WORK TO DO: Set down exactly the lines in the records below that run from the line with "What FreeCAD Python" to the line with "SEAL_FIT = 0.05", inclusive, and nothing more.

EXERCISE INPUT:

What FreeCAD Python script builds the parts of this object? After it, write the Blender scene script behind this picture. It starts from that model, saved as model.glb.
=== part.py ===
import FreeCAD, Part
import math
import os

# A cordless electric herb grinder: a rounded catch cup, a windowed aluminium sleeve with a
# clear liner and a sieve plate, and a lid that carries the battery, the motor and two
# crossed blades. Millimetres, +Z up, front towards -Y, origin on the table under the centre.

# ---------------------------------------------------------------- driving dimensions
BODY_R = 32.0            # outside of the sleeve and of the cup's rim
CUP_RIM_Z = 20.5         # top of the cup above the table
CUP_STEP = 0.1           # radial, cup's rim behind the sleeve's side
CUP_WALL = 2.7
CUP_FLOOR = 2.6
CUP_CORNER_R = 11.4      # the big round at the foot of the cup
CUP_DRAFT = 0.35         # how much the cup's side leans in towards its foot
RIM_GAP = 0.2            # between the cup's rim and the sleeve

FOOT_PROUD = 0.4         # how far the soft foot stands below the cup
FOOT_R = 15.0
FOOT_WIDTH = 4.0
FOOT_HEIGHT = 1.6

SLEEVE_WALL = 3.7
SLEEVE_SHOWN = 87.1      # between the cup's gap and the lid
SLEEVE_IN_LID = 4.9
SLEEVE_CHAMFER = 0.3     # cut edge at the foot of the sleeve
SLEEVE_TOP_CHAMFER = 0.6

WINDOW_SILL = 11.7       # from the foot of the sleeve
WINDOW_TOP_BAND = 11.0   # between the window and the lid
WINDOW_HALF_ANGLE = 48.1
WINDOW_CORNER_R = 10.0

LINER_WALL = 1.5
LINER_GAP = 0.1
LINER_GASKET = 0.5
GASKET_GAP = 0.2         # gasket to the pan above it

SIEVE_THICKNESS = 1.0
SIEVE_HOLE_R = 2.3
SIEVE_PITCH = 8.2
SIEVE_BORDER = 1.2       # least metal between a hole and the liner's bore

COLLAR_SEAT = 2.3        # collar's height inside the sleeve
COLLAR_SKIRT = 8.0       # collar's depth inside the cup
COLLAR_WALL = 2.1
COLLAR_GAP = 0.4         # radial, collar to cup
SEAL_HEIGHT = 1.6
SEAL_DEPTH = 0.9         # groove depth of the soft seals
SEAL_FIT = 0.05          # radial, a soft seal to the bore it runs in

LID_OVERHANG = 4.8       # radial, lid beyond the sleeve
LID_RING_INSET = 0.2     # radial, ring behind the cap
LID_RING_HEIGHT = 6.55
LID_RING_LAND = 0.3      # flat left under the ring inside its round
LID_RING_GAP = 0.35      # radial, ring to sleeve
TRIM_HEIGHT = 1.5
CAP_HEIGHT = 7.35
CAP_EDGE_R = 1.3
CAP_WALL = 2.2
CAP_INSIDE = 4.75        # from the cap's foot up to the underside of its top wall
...
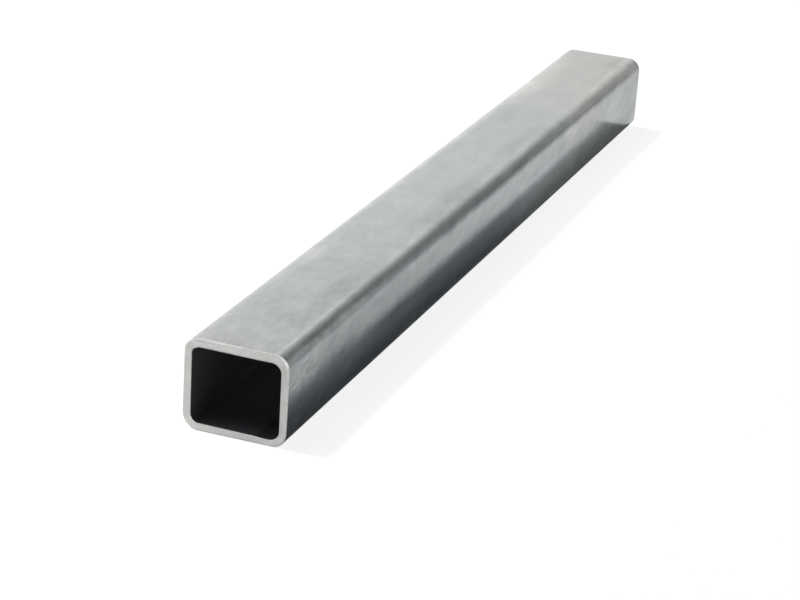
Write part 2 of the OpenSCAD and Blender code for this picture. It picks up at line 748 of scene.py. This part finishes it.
--
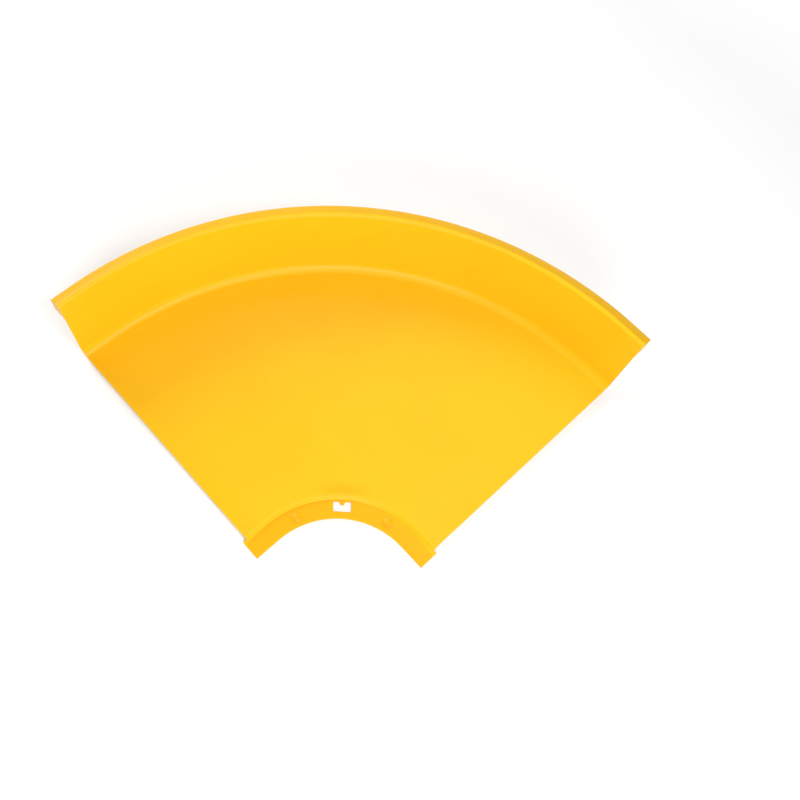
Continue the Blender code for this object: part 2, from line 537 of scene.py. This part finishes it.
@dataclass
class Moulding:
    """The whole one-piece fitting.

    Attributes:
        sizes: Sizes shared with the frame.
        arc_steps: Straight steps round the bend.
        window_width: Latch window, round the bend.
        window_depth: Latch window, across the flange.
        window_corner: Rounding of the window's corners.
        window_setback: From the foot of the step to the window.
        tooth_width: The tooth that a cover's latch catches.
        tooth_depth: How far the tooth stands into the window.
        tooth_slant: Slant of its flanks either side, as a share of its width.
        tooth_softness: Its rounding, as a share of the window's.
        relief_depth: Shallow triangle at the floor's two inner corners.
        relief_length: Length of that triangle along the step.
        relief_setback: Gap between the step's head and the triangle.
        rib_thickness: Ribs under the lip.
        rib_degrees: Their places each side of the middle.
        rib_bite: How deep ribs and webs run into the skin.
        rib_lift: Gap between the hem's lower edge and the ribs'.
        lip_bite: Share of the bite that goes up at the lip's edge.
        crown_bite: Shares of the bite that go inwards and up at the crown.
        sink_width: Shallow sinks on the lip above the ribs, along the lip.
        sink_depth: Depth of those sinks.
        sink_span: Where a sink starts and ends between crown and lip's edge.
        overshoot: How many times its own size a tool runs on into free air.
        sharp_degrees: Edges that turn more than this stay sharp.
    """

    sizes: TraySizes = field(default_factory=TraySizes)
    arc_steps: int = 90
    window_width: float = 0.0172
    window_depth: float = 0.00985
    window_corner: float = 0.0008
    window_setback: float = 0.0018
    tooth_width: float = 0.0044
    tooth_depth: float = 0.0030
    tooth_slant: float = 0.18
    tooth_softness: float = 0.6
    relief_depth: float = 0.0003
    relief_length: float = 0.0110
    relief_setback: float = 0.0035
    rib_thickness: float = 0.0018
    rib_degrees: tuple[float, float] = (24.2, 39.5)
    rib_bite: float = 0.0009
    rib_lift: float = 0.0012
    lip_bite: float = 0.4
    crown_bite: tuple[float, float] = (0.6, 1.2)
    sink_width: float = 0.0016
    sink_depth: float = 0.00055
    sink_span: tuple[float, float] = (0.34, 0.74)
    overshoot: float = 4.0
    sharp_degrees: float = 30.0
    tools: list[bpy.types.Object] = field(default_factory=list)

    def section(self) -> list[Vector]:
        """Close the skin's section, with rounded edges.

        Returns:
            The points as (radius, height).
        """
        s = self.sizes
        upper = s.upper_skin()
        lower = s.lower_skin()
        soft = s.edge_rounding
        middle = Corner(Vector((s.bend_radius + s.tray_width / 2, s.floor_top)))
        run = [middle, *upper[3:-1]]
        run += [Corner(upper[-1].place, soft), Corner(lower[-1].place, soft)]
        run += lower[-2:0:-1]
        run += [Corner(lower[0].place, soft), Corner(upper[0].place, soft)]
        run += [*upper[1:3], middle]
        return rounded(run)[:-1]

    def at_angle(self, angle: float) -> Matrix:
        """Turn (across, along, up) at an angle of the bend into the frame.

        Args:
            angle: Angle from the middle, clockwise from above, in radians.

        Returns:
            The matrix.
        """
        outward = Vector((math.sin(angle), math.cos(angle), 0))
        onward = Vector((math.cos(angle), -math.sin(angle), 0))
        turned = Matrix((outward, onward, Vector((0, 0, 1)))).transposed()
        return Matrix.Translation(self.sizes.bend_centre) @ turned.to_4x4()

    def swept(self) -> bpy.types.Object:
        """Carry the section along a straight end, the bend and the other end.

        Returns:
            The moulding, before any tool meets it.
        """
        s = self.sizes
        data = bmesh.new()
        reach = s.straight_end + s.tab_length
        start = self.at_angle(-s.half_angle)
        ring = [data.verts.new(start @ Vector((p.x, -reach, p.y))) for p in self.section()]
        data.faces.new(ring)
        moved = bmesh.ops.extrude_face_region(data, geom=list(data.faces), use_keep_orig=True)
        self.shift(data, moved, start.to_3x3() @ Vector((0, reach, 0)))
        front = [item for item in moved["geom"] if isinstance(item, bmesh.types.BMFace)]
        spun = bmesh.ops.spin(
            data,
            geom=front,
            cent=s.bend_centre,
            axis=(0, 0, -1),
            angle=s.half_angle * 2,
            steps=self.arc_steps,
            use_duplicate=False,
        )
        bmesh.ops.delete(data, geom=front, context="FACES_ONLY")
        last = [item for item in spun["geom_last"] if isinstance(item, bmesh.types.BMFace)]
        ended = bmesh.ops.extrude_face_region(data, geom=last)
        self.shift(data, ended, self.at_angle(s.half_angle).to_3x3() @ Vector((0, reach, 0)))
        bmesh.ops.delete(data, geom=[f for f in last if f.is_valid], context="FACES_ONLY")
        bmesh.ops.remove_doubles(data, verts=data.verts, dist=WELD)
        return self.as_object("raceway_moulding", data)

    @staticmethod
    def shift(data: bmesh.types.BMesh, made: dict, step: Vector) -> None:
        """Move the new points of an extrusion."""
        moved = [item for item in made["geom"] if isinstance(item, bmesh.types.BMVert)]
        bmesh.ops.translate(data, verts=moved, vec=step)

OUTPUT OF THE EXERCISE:
What FreeCAD Python script builds the parts of this object? After it, write the Blender scene script behind this picture. It starts from that model, saved as model.glb.
=== part.py ===
import FreeCAD, Part
import math
import os

# A cordless electric herb grinder: a rounded catch cup, a windowed aluminium sleeve with a
# clear liner and a sieve plate, and a lid that carries the battery, the motor and two
# crossed blades. Millimetres, +Z up, front towards -Y, origin on the table under the centre.

# ---------------------------------------------------------------- driving dimensions
BODY_R = 32.0            # outside of the sleeve and of the cup's rim
CUP_RIM_Z = 20.5         # top of the cup above the table
CUP_STEP = 0.1           # radial, cup's rim behind the sleeve's side
CUP_WALL = 2.7
CUP_FLOOR = 2.6
CUP_CORNER_R = 11.4      # the big round at the foot of the cup
CUP_DRAFT = 0.35         # how much the cup's side leans in towards its foot
RIM_GAP = 0.2            # between the cup's rim and the sleeve

FOOT_PROUD = 0.4         # how far the soft foot stands below the cup
FOOT_R = 15.0
FOOT_WIDTH = 4.0
FOOT_HEIGHT = 1.6

SLEEVE_WALL = 3.7
SLEEVE_SHOWN = 87.1      # between the cup's gap and the lid
SLEEVE_IN_LID = 4.9
SLEEVE_CHAMFER = 0.3     # cut edge at the foot of the sleeve
SLEEVE_TOP_CHAMFER = 0.6

WINDOW_SILL = 11.7       # from the foot of the sleeve
WINDOW_TOP_BAND = 11.0   # between the window and the lid
WINDOW_HALF_ANGLE = 48.1
WINDOW_CORNER_R = 10.0

LINER_WALL = 1.5
LINER_GAP = 0.1
LINER_GASKET = 0.5
GASKET_GAP = 0.2         # gasket to the pan above it

SIEVE_THICKNESS = 1.0
SIEVE_HOLE_R = 2.3
SIEVE_PITCH = 8.2
SIEVE_BORDER = 1.2       # least metal between a hole and the liner's bore

COLLAR_SEAT = 2.3        # collar's height inside the sleeve
COLLAR_SKIRT = 8.0       # collar's depth inside the cup
COLLAR_WALL = 2.1
COLLAR_GAP = 0.4         # radial, collar to cup
SEAL_HEIGHT = 1.6
SEAL_DEPTH = 0.9         # groove depth of the soft seals
SEAL_FIT = 0.05          # radial, a soft seal to the bore it runs in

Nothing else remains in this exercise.